After receiving a 900 on the SAT administered in March 2018, Kamilah Campbell believed that she needed a better score to get accepted into her dream school: Florida State University. The high school senior decided to take the test again in October 2018, and was able to raise her score to a 1230. Within seven months, the Florida teenager was able to raise her SAT score by over 300 points, a huge improvement by any metric. However, when she received a letter in the mail from the Educational Testing Service (ETS), she did not receive her test results–rather she was notified that her test scores were canceled due to “substantial agreement” with the answers of other test takers. In response, Campbell has proceeded to sue the College Board and has triggered discussion regarding the company’s transparency regarding score cancellations. Whether Campbell cheated or not, College Board needs to adjust its policies regarding score cancellations to prevent unfounded accusations from happening in the future.

According to CNN, The ETS, which administers the SAT on behalf of College Board, informed Ben Crump, Campbell’s lawyer, that Campbell had to have “prior knowledge” of the test to have such a substantial increase in scores. However, the ETS has not provided any evidence supporting its allegation of cheating other than the fact that Campbell’s answers were in “substantial agreement” with the answers of other test takers. The ETS has issued no further statements regarding the issue and has not shown any physical evidence such as score reports detailing matching answer sheets between Campbell and her fellow test takers.

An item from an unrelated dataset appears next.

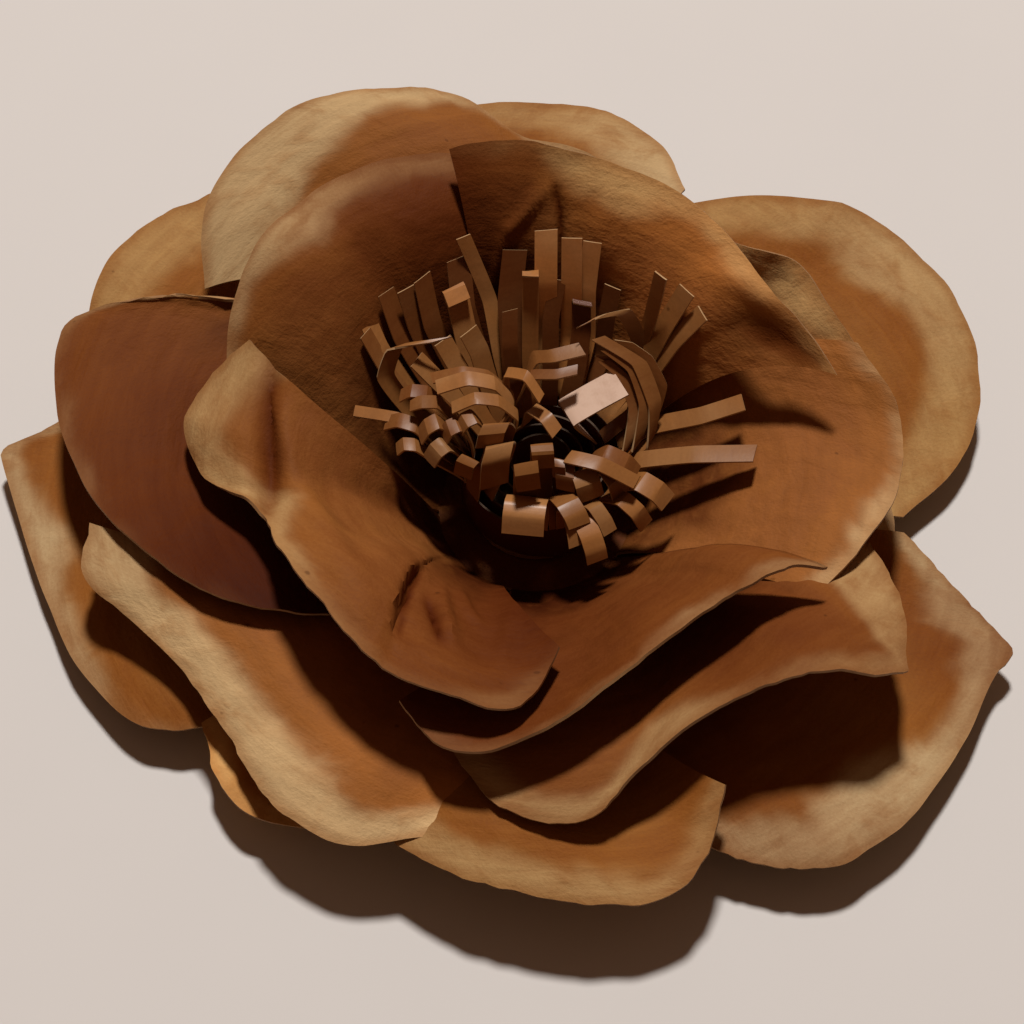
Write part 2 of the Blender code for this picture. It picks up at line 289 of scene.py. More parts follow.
LOWER_PETALS = [
    dict(rise=12, pale=(7, 7, 6, 6, 7, 6, 5, 6), gold=(1, 1, 0.7, 0.6, 1, 1),
         tone_and_painted_light=(0.93, 0.93, 0.89, 0.85), corners=(5,),
         rim=[(0, 36.4, 1.6, -6), (11, 44.2, 2, -10), (19, 47.7, 2.8, -14), (30, 49.7, 4.6, -10),
              (41.5, 48.7, 7, 0), (48, 47.2, 8.4, 4), (60, 40.6, 8.8, 4), (68, 36, 8.8, 6)]),
    dict(rise=16, pale=(9, 4, 4, 6), gold=(0, 0.8, 1, 1), tone_and_painted_light=(1.08, 0.84, 0.88, 0.95),
         rim=[(66, 38, 10.4, 0), (73, 43, 11, -8), (81, 45, 11.8, -10), (92, 45, 12.6, 0),
              (104, 45, 12, 0), (118, 45, 11, 0), (134, 43, 9, 0)]),
    dict(rise=14, pale=(1, 1, 1, 1.5, 4, 2, 1, 0, 0), corners=(3,),
         tone_and_painted_light=(0.75, 0.8, 0.9, 0.88, 0.92, 0.9, 0.88, 0.85, 0.85),
         rim=[(147.7, 43.5, 4.5, 0), (160, 46.8, 3.2, 0), (166.5, 49, 2.4, 0), (171.8, 54.2, 1.6, -4),
              (179.6, 51, 1.2, -10), (191.6, 48.6, 1.2, -14), (204.6, 46.8, 2, -20), (214, 44.4, 2.6, -18),
              (220, 38, 2.6, -8)]),
    dict(rise=20, pale=(4, 5, 5, 4, 4, 2, 2), gold=0.8, tone_and_painted_light=0.9,
         rim=[(221.5, 34.8, 3, -5), (238.5, 37.4, 4.6, -6), (252.7, 41.3, 5.6, -12), (264.3, 43.8, 6.2, -20),
              (276.6, 45.8, 6.2, -20), (285.5, 46, 5.8, -8), (290.7, 43.5, 6.6, 5), (296.2, 38.8, 9, 20)]),
    dict(rise=12, pale=(4, 5, 6, 6, 3, 2, 7, 2, 1), corners=(6,),
         tone_and_painted_light=(0.74, 0.74, 0.87, 0.98, 0.68, 0.68, 0.95),
         rim=[(291, 40, 3.4, -6), (298, 45.2, 3, -16), (304, 48.2, 3, -20), (313.6, 48.8, 2.6, -18),
              (327.2, 47.9, 1.8, -10), (336.7, 47.6, 1.8, -4), (340.6, 48.6, 2.2, 0), (347.8, 41.4, 2.6, 0),
              (355, 36.2, 3.2, 0)]),
]
UPPER_PETALS = [
    # Tone raised as painted light on this steep wall, which faces away from the lamp
    dict(rise=34, pale=(1, 1, 1, 3, 5, 4), gold=0.8, tone_and_painted_light=(1.2, 1.2, 1.2, 1.1, 0.95), crinkle=1.8,
         rim=[(-11, 31, 10.0, 10), (0, 33, 10.6, 5), (12, 33.5, 12.4, 5), (26, 31.5, 17.0, 30),
              (35, 31, 18.4, 40), (43, 28, 19.2, 45), (54, 27, 18.0, 45)]),
    dict(rise=40, pale=(6, 4, 0.5, 2, 5, 8, 9, 7), crinkle=0.6,
         rim=[(66, 30, 14.0, 30), (78, 34, 15.5, 25), (93, 37, 15.4, 10), (101, 41, 17.4, 0),
              (112, 44, 18.0, -8), (124, 46, 16.6, -16), (137, 45, 12.6, -22), (146, 40, 8.4, -30)]),
    # Tone falls towards the last end as painted shade in the hollow beside the front-left inner petal
    dict(rise=26, pale=(2, 1, 0.6, 0.6, 0.3, 0), tone_and_painted_light=(1.1, 0.78, 0.56, 0.46, 0.28, 0.14), lift=(0, 1.6),
         rim=[(149, 36, 11.4, 8), (154, 43, 11.6, 4), (160, 49, 10.0, -10), (172, 47.5, 9.4, -6),
              (182, 44, 9.4, 0), (190, 41, 10.0, 5), (200, 37, 10.2, 8), (210, 33, 10.4, 10),
              (222, 26, 9.4, 15)]),
    # Tone rises towards the last end as painted light where the inner petals' shadow falls on it
    dict(rise=28, pale=(7, 7, 5, 5, 5, 5, 4, 3, 1), tone_and_painted_light=(0.9, 1.05, 1.2, 1.2, 1.2, 1.25, 1.45, 1.45),
         lift=(1.2, -1),
         rim=[(188, 43, 7.8, 0), (194, 44.5, 7.2, -6), (203, 41.5, 6.4, -16), (212.5, 39.4, 5.6, -26),
              (224, 40, 5.2, -30), (236, 42.7, 4.8, -32), (245.5, 43, 4.6, -30), (254, 40.4, 5, -24),
              (265, 37.5, 5.4, -10)]),
    dict(rise=26, pale=(2, 3, 4, 3, 1, 1, 3, 9, 4), gold=0.5, lift=(2.2, 0), corners=(8,),
         tone_and_painted_light=(0.9, 0.85, 0.85, 0.78, 0.63, 0.6, 0.7, 0.87, 0.75),
         rim=[(256, 32, 7.4, 0), (266, 37.5, 7.4, -10), (277, 39, 8.2, -10), (285, 36, 10.4, 8),
              (293, 34.5, 12.4, 20), (305, 35, 13.8, 20), (315, 38, 14.8, 5), (320, 41, 13.0, -15),
              (324, 42, 10.8, -25), (334, 38, 9.4, -15), (344, 33, 8.8, 0)]),
]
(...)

The terminology that the ETS and College Board have used in response to this case is very vague. For example, exactly how does the College Board draw the line between answers being in “substantial agreement” and mere coincidence? Is there a threshold or specific number of identical answers that test takers must have to be considered cheating? It is the responsibility of the College Board to provide such clarifications in order to prevent similar cases from occurring in the future. For the best interests of testing for everyone, clearing the vague terminology will reduce cheating and prevent people from being wrongly accused of cheating.

Regardless of whether Campbell cheated or not, assuming her to be guilty of cheating and canceling her scores without proper evidence is a very irresponsible position for College Board to take. One of the most fundamental principles of the American justice system is the idea that defendants are innocent until proven guilty. This is because a defendant can be easily disadvantaged in proving his or her innocence. For example, it may be hard for Campbell to find eyewitnesses that can testify to the fact that she did not cheat with other test takers throughout the duration of the entire test, as many proctors do not focus all of their attention on a single test taker. Ultimately, the burden of proof should be put on the ETS and they should bear the responsibility of collecting evidence that Campbell is guilty of cheating.

As students of SIS and around the world prepare to take the SAT very soon, it is concerning that the Educational Testing Service has continued to cancel scores without substantial evidence under a set of vague regulations. South Korea has seen its fair share of test cancellations due to cheating allegations, such as in 2013 when the College Board cancelled the administration of the May exam in the entire country. It is time for the ETS and College Board to release scores and tangible evidence to justify its score cancelations.